* DESCRIPTION OF THE TASK
Repeat the lines that follow, leaving nothing out.

+ + + + +

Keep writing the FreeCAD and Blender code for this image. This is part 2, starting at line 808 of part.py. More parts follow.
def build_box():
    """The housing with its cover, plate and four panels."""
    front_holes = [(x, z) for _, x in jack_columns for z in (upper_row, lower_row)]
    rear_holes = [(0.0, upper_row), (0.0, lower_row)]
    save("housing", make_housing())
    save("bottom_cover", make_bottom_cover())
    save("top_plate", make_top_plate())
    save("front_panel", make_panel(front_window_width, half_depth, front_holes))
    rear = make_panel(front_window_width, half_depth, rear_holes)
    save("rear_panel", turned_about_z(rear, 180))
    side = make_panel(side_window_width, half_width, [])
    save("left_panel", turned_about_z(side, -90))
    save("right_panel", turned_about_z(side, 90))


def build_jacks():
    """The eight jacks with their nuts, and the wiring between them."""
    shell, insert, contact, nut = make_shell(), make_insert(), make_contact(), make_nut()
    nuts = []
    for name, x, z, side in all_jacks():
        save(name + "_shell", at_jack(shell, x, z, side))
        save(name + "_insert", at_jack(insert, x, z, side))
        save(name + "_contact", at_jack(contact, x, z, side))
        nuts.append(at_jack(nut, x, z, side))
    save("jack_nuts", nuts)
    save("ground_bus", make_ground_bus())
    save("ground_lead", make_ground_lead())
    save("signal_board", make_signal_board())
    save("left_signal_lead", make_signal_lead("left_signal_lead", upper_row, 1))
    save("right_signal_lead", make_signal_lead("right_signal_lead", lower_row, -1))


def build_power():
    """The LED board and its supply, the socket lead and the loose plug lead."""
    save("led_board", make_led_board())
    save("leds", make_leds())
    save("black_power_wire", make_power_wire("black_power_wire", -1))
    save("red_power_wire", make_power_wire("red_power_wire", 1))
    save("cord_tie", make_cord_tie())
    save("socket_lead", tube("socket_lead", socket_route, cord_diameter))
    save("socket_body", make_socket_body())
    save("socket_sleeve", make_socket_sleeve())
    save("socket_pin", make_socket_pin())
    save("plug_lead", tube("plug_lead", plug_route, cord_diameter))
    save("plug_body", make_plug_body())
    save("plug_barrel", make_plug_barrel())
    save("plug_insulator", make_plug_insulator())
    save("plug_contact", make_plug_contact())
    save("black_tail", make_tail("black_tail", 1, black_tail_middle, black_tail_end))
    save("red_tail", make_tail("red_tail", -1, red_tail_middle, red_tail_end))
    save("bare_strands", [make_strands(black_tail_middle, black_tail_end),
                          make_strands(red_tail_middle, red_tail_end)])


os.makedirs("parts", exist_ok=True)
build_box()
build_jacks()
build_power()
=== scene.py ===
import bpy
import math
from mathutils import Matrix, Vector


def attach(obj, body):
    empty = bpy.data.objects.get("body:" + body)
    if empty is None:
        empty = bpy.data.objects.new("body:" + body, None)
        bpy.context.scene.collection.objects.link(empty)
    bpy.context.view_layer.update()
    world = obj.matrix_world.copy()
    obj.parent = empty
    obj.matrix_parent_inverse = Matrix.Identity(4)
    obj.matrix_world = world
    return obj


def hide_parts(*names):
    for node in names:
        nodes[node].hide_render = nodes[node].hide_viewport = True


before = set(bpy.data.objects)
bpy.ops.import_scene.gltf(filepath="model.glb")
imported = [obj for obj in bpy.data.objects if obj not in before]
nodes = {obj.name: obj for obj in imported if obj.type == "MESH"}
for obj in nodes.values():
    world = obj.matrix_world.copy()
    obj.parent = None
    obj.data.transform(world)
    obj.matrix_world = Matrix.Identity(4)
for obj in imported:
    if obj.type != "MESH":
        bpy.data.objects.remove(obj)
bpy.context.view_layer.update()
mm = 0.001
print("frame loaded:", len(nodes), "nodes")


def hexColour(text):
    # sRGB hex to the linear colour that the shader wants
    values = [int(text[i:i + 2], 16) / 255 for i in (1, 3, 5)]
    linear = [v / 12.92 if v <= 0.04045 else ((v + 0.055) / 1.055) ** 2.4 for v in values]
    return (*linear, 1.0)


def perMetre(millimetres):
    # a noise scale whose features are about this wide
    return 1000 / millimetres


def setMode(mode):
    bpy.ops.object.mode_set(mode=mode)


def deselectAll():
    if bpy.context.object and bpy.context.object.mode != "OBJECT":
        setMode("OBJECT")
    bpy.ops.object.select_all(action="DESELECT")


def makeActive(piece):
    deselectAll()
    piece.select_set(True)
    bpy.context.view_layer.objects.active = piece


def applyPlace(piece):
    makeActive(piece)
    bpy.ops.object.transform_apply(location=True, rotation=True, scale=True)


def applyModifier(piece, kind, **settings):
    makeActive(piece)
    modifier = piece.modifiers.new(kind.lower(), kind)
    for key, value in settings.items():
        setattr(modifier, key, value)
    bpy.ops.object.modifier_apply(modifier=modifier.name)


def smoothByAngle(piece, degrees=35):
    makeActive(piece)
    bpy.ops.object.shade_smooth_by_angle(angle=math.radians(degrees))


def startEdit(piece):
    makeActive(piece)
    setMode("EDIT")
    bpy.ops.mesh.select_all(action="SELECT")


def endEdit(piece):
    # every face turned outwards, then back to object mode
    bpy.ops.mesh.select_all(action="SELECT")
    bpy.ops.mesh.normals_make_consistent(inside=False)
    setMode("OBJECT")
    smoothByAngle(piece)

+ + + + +

* EXERCISE RESPONSE
Keep writing the FreeCAD and Blender code for this image. This is part 2, starting at line 808 of part.py. More parts follow.
def build_box():
    """The housing with its cover, plate and four panels."""
    front_holes = [(x, z) for _, x in jack_columns for z in (upper_row, lower_row)]
    rear_holes = [(0.0, upper_row), (0.0, lower_row)]
    save("housing", make_housing())
    save("bottom_cover", make_bottom_cover())
    save("top_plate", make_top_plate())
    save("front_panel", make_panel(front_window_width, half_depth, front_holes))
    rear = make_panel(front_window_width, half_depth, rear_holes)
    save("rear_panel", turned_about_z(rear, 180))
    side = make_panel(side_window_width, half_width, [])
    save("left_panel", turned_about_z(side, -90))
    save("right_panel", turned_about_z(side, 90))


def build_jacks():
    """The eight jacks with their nuts, and the wiring between them."""
    shell, insert, contact, nut = make_shell(), make_insert(), make_contact(), make_nut()
    nuts = []
    for name, x, z, side in all_jacks():
        save(name + "_shell", at_jack(shell, x, z, side))
        save(name + "_insert", at_jack(insert, x, z, side))
        save(name + "_contact", at_jack(contact, x, z, side))
        nuts.append(at_jack(nut, x, z, side))
    save("jack_nuts", nuts)
    save("ground_bus", make_ground_bus())
    save("ground_lead", make_ground_lead())
    save("signal_board", make_signal_board())
    save("left_signal_lead", make_signal_lead("left_signal_lead", upper_row, 1))
    save("right_signal_lead", make_signal_lead("right_signal_lead", lower_row, -1))


def build_power():
    """The LED board and its supply, the socket lead and the loose plug lead."""
    save("led_board", make_led_board())
    save("leds", make_leds())
    save("black_power_wire", make_power_wire("black_power_wire", -1))
    save("red_power_wire", make_power_wire("red_power_wire", 1))
    save("cord_tie", make_cord_tie())
    save("socket_lead", tube("socket_lead", socket_route, cord_diameter))
    save("socket_body", make_socket_body())
    save("socket_sleeve", make_socket_sleeve())
    save("socket_pin", make_socket_pin())
    save("plug_lead", tube("plug_lead", plug_route, cord_diameter))
    save("plug_body", make_plug_body())
    save("plug_barrel", make_plug_barrel())
    save("plug_insulator", make_plug_insulator())
    save("plug_contact", make_plug_contact())
    save("black_tail", make_tail("black_tail", 1, black_tail_middle, black_tail_end))
    save("red_tail", make_tail("red_tail", -1, red_tail_middle, red_tail_end))
    save("bare_strands", [make_strands(black_tail_middle, black_tail_end),
                          make_strands(red_tail_middle, red_tail_end)])


os.makedirs("parts", exist_ok=True)
build_box()
build_jacks()
build_power()
=== scene.py ===
import bpy
import math
from mathutils import Matrix, Vector


def attach(obj, body):
    empty = bpy.data.objects.get("body:" + body)
    if empty is None:
        empty = bpy.data.objects.new("body:" + body, None)
        bpy.context.scene.collection.objects.link(empty)
    bpy.context.view_layer.update()
    world = obj.matrix_world.copy()
    obj.parent = empty
    obj.matrix_parent_inverse = Matrix.Identity(4)
    obj.matrix_world = world
    return obj


def hide_parts(*names):
    for node in names:
        nodes[node].hide_render = nodes[node].hide_viewport = True


before = set(bpy.data.objects)
bpy.ops.import_scene.gltf(filepath="model.glb")
imported = [obj for obj in bpy.data.objects if obj not in before]
nodes = {obj.name: obj for obj in imported if obj.type == "MESH"}
for obj in nodes.values():
    world = obj.matrix_world.copy()
    obj.parent = None
    obj.data.transform(world)
    obj.matrix_world = Matrix.Identity(4)
for obj in imported:
    if obj.type != "MESH":
        bpy.data.objects.remove(obj)
bpy.context.view_layer.update()
mm = 0.001
print("frame loaded:", len(nodes), "nodes")


def hexColour(text):
    # sRGB hex to the linear colour that the shader wants
    values = [int(text[i:i + 2], 16) / 255 for i in (1, 3, 5)]
    linear = [v / 12.92 if v <= 0.04045 else ((v + 0.055) / 1.055) ** 2.4 for v in values]
    return (*linear, 1.0)


def perMetre(millimetres):
    # a noise scale whose features are about this wide
    return 1000 / millimetres


def setMode(mode):
    bpy.ops.object.mode_set(mode=mode)


def deselectAll():
    if bpy.context.object and bpy.context.object.mode != "OBJECT":
        setMode("OBJECT")
    bpy.ops.object.select_all(action="DESELECT")


def makeActive(piece):
    deselectAll()
    piece.select_set(True)
    bpy.context.view_layer.objects.active = piece


def applyPlace(piece):
    makeActive(piece)
    bpy.ops.object.transform_apply(location=True, rotation=True, scale=True)


def applyModifier(piece, kind, **settings):
    makeActive(piece)
    modifier = piece.modifiers.new(kind.lower(), kind)
    for key, value in settings.items():
        setattr(modifier, key, value)
    bpy.ops.object.modifier_apply(modifier=modifier.name)


def smoothByAngle(piece, degrees=35):
    makeActive(piece)
    bpy.ops.object.shade_smooth_by_angle(angle=math.radians(degrees))


def startEdit(piece):
    makeActive(piece)
    setMode("EDIT")
    bpy.ops.mesh.select_all(action="SELECT")


def endEdit(piece):
    # every face turned outwards, then back to object mode
    bpy.ops.mesh.select_all(action="SELECT")
    bpy.ops.mesh.normals_make_consistent(inside=False)
    setMode("OBJECT")
    smoothByAngle(piece)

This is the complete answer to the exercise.